(Dataset records)
** Start **

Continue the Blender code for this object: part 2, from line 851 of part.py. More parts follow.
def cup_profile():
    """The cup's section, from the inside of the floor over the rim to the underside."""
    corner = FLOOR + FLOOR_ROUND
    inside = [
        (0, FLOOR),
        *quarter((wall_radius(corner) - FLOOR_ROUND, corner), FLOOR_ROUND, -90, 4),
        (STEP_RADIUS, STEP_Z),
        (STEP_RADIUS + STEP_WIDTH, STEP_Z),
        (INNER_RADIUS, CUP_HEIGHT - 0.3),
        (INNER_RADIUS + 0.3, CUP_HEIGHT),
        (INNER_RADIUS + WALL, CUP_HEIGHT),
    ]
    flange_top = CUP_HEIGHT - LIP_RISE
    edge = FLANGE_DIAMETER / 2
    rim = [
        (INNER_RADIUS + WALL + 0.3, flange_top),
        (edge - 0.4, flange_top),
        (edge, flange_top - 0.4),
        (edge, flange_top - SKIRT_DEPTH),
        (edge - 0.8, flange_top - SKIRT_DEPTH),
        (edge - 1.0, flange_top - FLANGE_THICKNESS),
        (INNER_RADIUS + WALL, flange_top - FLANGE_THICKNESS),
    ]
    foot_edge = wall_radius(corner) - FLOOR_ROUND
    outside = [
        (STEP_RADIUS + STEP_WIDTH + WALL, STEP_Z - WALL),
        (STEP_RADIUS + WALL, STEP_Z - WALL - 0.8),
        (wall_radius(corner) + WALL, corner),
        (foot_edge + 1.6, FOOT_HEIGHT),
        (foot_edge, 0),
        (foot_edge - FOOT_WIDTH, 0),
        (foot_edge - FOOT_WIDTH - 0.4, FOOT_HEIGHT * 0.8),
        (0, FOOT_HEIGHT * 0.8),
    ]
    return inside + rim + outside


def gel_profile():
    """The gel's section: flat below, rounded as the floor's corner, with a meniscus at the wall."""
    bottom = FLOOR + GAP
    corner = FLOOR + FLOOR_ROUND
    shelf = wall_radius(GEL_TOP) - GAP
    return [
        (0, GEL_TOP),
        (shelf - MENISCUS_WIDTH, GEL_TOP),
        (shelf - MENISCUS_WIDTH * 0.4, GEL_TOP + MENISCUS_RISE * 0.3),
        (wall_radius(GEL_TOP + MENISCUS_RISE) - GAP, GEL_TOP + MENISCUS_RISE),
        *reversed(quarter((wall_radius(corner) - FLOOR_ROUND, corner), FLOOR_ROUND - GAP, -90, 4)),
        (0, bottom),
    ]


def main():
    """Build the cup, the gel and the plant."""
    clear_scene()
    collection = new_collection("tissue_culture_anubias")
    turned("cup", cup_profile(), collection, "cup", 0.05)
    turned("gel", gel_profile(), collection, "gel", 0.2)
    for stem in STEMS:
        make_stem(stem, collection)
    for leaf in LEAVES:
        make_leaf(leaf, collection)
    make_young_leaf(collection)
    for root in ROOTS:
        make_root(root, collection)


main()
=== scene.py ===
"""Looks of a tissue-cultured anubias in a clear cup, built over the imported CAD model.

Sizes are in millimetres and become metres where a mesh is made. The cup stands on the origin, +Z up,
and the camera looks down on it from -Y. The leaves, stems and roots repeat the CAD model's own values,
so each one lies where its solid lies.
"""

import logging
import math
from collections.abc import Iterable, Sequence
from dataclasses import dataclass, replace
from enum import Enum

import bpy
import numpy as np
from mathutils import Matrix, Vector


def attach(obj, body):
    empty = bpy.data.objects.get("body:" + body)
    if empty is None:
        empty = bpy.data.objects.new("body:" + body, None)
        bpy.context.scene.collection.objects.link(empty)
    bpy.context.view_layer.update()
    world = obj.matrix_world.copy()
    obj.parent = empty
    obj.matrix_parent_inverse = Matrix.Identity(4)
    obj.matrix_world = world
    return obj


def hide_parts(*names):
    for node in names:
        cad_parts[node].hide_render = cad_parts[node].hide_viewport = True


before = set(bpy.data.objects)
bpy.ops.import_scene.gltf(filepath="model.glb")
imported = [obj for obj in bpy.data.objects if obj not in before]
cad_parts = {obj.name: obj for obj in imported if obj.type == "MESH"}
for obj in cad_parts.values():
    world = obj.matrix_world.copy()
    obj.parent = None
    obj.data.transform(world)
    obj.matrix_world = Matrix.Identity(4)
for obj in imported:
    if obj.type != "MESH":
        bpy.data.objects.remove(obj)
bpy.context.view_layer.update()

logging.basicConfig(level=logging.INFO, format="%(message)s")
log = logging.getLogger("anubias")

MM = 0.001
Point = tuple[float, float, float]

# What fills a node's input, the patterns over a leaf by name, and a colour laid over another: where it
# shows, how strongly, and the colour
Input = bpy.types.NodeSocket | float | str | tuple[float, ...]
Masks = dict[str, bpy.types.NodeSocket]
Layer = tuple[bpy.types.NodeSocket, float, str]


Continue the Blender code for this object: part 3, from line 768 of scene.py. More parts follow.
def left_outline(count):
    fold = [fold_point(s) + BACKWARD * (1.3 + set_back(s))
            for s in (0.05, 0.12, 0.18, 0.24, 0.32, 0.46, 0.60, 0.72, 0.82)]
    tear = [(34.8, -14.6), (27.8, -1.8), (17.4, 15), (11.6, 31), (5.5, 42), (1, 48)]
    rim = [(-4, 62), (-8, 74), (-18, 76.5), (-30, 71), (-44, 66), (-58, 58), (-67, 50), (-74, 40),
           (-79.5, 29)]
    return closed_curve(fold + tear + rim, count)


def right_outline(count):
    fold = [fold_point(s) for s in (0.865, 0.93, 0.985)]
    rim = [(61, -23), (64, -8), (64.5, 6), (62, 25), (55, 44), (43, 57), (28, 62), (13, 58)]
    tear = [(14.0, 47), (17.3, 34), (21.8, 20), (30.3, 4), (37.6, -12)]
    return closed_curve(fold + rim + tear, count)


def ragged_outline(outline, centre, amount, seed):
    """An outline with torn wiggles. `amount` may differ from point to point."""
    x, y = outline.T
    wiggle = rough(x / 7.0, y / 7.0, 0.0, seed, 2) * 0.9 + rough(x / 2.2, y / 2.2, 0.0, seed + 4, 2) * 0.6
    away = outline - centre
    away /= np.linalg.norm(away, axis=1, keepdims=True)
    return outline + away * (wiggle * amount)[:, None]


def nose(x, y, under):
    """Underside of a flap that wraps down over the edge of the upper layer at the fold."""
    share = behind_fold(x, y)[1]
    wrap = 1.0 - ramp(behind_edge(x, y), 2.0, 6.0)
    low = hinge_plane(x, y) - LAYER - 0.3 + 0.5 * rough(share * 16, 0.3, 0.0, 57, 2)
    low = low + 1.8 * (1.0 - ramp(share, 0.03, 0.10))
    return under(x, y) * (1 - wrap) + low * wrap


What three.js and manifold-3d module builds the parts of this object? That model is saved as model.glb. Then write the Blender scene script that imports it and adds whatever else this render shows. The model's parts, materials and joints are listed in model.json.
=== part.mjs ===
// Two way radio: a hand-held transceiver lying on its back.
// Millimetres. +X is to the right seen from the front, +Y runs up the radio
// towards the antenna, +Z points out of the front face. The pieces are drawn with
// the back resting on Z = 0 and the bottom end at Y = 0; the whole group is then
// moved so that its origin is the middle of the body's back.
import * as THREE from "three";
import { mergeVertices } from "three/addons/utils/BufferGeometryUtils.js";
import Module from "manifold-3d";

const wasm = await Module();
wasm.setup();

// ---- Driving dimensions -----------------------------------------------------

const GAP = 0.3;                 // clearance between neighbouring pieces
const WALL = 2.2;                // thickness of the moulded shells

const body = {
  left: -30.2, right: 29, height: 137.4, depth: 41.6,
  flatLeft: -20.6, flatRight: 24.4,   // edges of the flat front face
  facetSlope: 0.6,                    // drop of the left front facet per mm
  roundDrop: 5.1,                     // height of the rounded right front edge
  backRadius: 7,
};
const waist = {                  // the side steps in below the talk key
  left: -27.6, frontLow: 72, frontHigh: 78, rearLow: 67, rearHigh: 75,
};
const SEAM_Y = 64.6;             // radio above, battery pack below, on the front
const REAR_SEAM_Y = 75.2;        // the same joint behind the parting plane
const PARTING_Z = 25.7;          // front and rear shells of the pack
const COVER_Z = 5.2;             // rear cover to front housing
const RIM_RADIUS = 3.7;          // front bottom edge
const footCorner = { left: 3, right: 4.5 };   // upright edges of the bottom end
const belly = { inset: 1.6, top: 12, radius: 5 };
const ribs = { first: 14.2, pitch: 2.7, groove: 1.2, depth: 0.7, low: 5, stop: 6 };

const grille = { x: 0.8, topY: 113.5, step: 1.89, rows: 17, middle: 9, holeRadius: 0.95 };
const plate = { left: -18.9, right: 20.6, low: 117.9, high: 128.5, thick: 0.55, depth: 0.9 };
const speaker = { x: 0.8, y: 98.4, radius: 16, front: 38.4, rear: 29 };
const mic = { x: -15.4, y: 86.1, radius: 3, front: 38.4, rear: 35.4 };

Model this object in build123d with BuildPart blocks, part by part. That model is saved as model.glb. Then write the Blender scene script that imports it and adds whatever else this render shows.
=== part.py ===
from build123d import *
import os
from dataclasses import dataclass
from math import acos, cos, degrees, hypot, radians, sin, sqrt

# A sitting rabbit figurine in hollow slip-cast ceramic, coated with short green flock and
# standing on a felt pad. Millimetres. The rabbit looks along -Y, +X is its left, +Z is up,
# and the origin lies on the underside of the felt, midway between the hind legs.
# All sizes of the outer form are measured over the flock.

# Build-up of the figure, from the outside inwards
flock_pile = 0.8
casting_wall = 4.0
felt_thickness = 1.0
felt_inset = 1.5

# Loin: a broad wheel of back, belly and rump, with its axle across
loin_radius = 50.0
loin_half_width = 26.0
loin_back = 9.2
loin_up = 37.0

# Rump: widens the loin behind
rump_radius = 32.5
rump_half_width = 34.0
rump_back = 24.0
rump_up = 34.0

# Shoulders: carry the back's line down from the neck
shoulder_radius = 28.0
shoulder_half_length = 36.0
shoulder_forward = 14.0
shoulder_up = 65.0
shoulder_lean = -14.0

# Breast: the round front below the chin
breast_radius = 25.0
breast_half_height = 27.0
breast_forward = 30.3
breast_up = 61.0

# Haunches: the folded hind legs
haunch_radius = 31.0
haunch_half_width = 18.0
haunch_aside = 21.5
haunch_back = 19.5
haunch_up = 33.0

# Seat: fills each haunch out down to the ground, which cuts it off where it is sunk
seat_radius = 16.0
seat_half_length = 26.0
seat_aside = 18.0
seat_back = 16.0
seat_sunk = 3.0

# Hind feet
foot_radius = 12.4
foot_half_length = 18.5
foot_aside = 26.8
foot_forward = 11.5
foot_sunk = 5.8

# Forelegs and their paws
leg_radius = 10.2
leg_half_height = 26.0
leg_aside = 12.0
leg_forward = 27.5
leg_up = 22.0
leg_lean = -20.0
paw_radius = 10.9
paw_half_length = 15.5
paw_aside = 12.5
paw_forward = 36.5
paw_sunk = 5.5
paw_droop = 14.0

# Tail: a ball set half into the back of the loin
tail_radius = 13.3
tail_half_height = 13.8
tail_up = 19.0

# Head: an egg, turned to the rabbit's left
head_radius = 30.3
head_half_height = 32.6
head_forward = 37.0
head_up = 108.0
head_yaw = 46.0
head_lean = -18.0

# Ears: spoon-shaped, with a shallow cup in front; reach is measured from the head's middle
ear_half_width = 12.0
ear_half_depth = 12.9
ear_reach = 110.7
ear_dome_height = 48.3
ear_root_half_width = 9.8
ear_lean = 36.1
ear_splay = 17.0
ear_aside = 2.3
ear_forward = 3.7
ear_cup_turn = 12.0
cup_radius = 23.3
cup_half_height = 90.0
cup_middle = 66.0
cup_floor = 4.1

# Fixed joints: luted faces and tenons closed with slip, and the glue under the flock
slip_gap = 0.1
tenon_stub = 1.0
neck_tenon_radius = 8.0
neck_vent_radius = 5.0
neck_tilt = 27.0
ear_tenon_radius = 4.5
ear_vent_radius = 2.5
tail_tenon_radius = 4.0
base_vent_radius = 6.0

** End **

**What is required**: Each line from the one holding "for stem in" to the one holding "Point = tuple[float, float, float]", those two included, is to be transcribed exactly, and no other line.

**Complete output**:
    for stem in STEMS:
        make_stem(stem, collection)
    for leaf in LEAVES:
        make_leaf(leaf, collection)
    make_young_leaf(collection)
    for root in ROOTS:
        make_root(root, collection)


main()
=== scene.py ===
"""Looks of a tissue-cultured anubias in a clear cup, built over the imported CAD model.

Sizes are in millimetres and become metres where a mesh is made. The cup stands on the origin, +Z up,
and the camera looks down on it from -Y. The leaves, stems and roots repeat the CAD model's own values,
so each one lies where its solid lies.
"""

import logging
import math
from collections.abc import Iterable, Sequence
from dataclasses import dataclass, replace
from enum import Enum

import bpy
import numpy as np
from mathutils import Matrix, Vector


def attach(obj, body):
    empty = bpy.data.objects.get("body:" + body)
    if empty is None:
        empty = bpy.data.objects.new("body:" + body, None)
        bpy.context.scene.collection.objects.link(empty)
    bpy.context.view_layer.update()
    world = obj.matrix_world.copy()
    obj.parent = empty
    obj.matrix_parent_inverse = Matrix.Identity(4)
    obj.matrix_world = world
    return obj


def hide_parts(*names):
    for node in names:
        cad_parts[node].hide_render = cad_parts[node].hide_viewport = True


before = set(bpy.data.objects)
bpy.ops.import_scene.gltf(filepath="model.glb")
imported = [obj for obj in bpy.data.objects if obj not in before]
cad_parts = {obj.name: obj for obj in imported if obj.type == "MESH"}
for obj in cad_parts.values():
    world = obj.matrix_world.copy()
    obj.parent = None
    obj.data.transform(world)
    obj.matrix_world = Matrix.Identity(4)
for obj in imported:
    if obj.type != "MESH":
        bpy.data.objects.remove(obj)
bpy.context.view_layer.update()

logging.basicConfig(level=logging.INFO, format="%(message)s")
log = logging.getLogger("anubias")

MM = 0.001
Point = tuple[float, float, float]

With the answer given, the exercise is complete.